*TASK GOAL*: The first line to copy is the one with "on the floor"; the last is the one with "Vector(map(max, high, point))". Copy each line in that range exactly, leaving out all others.

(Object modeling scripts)

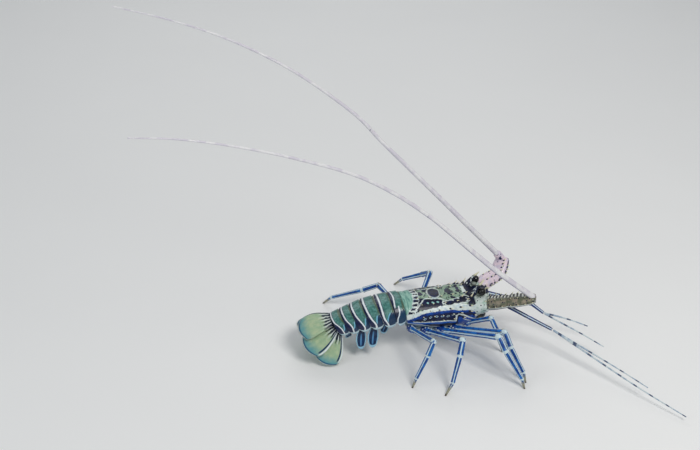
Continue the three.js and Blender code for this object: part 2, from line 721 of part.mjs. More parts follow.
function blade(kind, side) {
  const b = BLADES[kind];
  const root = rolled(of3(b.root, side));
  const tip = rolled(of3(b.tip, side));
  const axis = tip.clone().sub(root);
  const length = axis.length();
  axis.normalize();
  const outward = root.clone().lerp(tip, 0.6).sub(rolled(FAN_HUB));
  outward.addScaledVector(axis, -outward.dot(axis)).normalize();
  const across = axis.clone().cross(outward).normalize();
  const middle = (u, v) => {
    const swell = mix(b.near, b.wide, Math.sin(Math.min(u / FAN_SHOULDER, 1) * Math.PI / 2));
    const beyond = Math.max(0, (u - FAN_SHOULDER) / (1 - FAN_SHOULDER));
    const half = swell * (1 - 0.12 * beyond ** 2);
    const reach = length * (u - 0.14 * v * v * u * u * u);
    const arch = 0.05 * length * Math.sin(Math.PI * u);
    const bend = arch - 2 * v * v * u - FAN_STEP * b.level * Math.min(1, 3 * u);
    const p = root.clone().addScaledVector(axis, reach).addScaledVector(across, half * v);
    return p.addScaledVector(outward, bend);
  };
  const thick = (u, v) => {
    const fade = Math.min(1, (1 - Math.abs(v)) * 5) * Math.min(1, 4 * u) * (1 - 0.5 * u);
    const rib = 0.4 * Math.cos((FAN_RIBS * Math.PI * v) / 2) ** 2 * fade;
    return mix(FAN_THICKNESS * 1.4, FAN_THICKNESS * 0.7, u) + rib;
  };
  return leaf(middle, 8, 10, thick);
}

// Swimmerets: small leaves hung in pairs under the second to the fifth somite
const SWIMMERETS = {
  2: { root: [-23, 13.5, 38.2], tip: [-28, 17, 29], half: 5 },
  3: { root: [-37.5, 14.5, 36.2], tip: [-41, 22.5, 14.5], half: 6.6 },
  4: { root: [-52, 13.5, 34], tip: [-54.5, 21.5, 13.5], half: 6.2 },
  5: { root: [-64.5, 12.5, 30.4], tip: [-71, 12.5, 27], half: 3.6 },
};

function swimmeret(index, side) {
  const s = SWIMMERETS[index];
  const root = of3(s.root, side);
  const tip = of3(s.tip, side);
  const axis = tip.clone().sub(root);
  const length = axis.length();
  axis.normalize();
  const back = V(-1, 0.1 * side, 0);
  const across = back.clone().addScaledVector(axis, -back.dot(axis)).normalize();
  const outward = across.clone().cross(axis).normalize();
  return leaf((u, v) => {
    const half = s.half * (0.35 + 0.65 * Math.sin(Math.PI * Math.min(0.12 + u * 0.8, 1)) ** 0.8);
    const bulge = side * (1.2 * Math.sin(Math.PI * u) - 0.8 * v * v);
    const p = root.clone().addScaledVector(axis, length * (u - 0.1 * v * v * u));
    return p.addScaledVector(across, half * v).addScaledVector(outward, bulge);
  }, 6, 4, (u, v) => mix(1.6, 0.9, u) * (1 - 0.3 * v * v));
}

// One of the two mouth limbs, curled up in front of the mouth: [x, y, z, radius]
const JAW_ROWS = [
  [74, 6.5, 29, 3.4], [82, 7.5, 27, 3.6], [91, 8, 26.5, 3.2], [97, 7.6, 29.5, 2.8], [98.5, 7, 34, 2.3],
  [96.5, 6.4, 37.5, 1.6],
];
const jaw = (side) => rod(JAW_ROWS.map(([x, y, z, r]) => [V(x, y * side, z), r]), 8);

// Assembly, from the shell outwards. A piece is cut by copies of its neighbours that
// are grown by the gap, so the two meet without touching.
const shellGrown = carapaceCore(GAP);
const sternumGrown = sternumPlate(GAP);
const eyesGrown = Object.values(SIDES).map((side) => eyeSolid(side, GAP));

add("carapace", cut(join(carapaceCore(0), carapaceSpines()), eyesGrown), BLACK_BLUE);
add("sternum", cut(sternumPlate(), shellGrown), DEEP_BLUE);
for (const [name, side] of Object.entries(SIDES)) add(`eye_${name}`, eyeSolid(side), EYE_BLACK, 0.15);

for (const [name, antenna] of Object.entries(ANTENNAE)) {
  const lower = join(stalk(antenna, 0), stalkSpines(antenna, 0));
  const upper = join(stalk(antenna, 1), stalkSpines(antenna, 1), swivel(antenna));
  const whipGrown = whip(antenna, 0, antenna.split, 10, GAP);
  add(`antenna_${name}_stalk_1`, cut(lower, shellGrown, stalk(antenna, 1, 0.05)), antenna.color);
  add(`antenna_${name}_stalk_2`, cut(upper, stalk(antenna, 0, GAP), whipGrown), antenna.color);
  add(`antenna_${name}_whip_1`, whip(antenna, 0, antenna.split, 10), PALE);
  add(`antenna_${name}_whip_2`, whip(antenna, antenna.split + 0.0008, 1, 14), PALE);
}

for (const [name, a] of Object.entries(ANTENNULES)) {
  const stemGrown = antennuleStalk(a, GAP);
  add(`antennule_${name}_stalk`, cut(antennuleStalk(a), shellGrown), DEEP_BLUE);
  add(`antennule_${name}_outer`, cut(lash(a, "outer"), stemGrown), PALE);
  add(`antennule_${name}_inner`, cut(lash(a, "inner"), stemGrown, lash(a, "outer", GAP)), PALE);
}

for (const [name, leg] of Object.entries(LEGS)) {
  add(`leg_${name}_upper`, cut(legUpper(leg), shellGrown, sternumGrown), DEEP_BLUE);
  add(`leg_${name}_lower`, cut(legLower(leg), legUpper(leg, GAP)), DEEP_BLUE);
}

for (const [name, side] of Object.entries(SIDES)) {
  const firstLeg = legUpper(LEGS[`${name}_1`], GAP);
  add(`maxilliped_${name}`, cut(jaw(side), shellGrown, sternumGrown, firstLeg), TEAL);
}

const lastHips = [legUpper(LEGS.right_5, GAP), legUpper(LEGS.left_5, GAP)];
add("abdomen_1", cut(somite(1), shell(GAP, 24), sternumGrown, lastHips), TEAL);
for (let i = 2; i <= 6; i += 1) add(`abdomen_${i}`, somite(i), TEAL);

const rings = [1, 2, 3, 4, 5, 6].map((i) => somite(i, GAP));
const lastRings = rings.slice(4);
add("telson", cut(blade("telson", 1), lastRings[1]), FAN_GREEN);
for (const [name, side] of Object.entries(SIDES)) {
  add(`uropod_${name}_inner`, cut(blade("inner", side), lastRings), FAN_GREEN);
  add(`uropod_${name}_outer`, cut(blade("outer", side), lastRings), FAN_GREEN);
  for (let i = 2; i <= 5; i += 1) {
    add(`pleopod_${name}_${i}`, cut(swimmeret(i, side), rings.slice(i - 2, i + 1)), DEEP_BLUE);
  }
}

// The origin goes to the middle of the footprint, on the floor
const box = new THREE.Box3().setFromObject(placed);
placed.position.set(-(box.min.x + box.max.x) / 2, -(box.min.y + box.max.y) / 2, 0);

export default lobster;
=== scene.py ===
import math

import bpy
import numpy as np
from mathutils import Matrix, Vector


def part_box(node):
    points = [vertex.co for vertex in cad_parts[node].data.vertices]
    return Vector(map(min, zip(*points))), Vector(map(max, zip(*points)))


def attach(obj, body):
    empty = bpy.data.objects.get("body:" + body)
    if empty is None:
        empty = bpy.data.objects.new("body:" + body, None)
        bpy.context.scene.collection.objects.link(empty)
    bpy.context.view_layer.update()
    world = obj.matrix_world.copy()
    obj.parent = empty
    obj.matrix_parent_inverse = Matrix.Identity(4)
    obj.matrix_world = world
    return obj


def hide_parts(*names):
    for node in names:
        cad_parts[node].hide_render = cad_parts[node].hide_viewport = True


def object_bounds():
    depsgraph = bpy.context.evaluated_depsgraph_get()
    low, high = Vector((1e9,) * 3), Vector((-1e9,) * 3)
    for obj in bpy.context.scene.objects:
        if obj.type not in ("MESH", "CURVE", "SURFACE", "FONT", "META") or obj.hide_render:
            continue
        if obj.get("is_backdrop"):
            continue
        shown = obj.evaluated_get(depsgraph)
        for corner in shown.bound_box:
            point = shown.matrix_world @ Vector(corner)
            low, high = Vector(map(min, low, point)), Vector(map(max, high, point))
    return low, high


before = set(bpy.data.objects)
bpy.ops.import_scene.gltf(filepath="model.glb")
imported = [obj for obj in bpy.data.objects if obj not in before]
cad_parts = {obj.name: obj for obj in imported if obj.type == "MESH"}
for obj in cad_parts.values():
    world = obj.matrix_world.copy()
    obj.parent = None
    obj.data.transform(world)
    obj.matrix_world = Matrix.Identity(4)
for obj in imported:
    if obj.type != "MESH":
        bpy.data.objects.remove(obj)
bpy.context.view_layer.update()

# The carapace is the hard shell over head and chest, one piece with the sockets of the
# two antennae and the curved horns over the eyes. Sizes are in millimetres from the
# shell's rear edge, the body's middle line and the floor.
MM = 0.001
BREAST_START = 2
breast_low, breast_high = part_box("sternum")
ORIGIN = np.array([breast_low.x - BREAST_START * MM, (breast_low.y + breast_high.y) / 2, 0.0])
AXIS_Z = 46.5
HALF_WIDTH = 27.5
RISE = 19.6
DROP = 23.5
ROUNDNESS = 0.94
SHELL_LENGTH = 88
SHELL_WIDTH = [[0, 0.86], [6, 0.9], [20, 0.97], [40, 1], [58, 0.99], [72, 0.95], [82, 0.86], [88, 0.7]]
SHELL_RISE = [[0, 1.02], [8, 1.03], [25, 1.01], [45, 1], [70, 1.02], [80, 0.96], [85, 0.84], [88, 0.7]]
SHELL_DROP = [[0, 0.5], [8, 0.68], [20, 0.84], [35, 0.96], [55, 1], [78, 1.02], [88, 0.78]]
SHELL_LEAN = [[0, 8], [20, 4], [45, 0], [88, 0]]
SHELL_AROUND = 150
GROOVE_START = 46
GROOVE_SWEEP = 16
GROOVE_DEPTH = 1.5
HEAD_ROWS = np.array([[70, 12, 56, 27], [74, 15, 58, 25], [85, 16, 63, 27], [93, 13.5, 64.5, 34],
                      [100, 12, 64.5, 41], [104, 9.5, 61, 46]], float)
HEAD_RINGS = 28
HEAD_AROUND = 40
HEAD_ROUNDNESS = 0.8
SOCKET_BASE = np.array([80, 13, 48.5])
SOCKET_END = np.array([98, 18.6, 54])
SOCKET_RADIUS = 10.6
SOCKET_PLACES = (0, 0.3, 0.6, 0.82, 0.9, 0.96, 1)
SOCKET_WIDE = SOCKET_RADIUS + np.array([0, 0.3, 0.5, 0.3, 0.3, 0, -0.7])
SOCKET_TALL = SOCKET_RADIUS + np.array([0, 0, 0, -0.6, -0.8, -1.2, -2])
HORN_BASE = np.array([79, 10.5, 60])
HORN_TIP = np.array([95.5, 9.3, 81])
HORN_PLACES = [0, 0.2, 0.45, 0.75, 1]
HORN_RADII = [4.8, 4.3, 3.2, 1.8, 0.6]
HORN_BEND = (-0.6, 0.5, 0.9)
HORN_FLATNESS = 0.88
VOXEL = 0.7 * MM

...

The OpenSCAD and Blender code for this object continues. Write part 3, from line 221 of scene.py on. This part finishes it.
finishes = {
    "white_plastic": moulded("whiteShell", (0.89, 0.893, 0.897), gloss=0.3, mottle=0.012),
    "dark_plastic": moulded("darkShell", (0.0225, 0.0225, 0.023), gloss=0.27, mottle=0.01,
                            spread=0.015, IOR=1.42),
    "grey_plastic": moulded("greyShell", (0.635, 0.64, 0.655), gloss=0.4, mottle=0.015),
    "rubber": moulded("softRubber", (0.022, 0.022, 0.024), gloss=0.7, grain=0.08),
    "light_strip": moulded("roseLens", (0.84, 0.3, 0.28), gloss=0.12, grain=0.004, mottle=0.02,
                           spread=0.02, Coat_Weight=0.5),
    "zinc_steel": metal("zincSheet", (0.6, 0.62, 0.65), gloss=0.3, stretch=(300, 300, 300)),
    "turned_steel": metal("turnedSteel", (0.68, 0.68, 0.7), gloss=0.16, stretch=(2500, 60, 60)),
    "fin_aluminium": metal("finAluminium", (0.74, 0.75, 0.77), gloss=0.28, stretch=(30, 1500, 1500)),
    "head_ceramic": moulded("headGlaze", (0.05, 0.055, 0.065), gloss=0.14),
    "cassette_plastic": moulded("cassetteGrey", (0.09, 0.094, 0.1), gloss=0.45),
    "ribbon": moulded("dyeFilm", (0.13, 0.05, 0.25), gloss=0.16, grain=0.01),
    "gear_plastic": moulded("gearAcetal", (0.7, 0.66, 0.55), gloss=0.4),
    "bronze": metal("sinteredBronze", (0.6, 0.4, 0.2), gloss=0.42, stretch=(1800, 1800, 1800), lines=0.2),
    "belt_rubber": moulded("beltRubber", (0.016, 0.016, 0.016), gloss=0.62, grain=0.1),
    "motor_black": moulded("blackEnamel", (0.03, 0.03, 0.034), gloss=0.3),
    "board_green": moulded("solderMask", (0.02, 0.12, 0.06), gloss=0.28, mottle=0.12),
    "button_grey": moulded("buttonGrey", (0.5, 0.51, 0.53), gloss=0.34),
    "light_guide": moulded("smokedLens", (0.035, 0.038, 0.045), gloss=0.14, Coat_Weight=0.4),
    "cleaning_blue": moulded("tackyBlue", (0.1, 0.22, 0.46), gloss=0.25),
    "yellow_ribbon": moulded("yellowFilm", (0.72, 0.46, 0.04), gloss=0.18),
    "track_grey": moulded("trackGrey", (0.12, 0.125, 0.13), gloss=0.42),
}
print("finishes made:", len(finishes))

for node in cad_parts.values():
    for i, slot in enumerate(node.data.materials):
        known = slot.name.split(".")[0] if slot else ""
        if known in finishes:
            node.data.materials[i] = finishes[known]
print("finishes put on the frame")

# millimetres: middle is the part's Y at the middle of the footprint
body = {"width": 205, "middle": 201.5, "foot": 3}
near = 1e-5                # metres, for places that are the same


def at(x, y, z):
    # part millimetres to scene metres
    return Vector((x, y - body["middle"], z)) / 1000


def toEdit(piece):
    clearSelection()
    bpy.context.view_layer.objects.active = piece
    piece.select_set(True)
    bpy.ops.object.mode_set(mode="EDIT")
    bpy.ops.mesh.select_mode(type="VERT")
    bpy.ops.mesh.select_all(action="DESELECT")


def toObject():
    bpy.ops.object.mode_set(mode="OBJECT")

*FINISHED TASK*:
// The origin goes to the middle of the footprint, on the floor
const box = new THREE.Box3().setFromObject(placed);
placed.position.set(-(box.min.x + box.max.x) / 2, -(box.min.y + box.max.y) / 2, 0);

export default lobster;
=== scene.py ===
import math

import bpy
import numpy as np
from mathutils import Matrix, Vector


def part_box(node):
    points = [vertex.co for vertex in cad_parts[node].data.vertices]
    return Vector(map(min, zip(*points))), Vector(map(max, zip(*points)))


def attach(obj, body):
    empty = bpy.data.objects.get("body:" + body)
    if empty is None:
        empty = bpy.data.objects.new("body:" + body, None)
        bpy.context.scene.collection.objects.link(empty)
    bpy.context.view_layer.update()
    world = obj.matrix_world.copy()
    obj.parent = empty
    obj.matrix_parent_inverse = Matrix.Identity(4)
    obj.matrix_world = world
    return obj


def hide_parts(*names):
    for node in names:
        cad_parts[node].hide_render = cad_parts[node].hide_viewport = True


def object_bounds():
    depsgraph = bpy.context.evaluated_depsgraph_get()
    low, high = Vector((1e9,) * 3), Vector((-1e9,) * 3)
    for obj in bpy.context.scene.objects:
        if obj.type not in ("MESH", "CURVE", "SURFACE", "FONT", "META") or obj.hide_render:
            continue
        if obj.get("is_backdrop"):
            continue
        shown = obj.evaluated_get(depsgraph)
        for corner in shown.bound_box:
            point = shown.matrix_world @ Vector(corner)
            low, high = Vector(map(min, low, point)), Vector(map(max, high, point))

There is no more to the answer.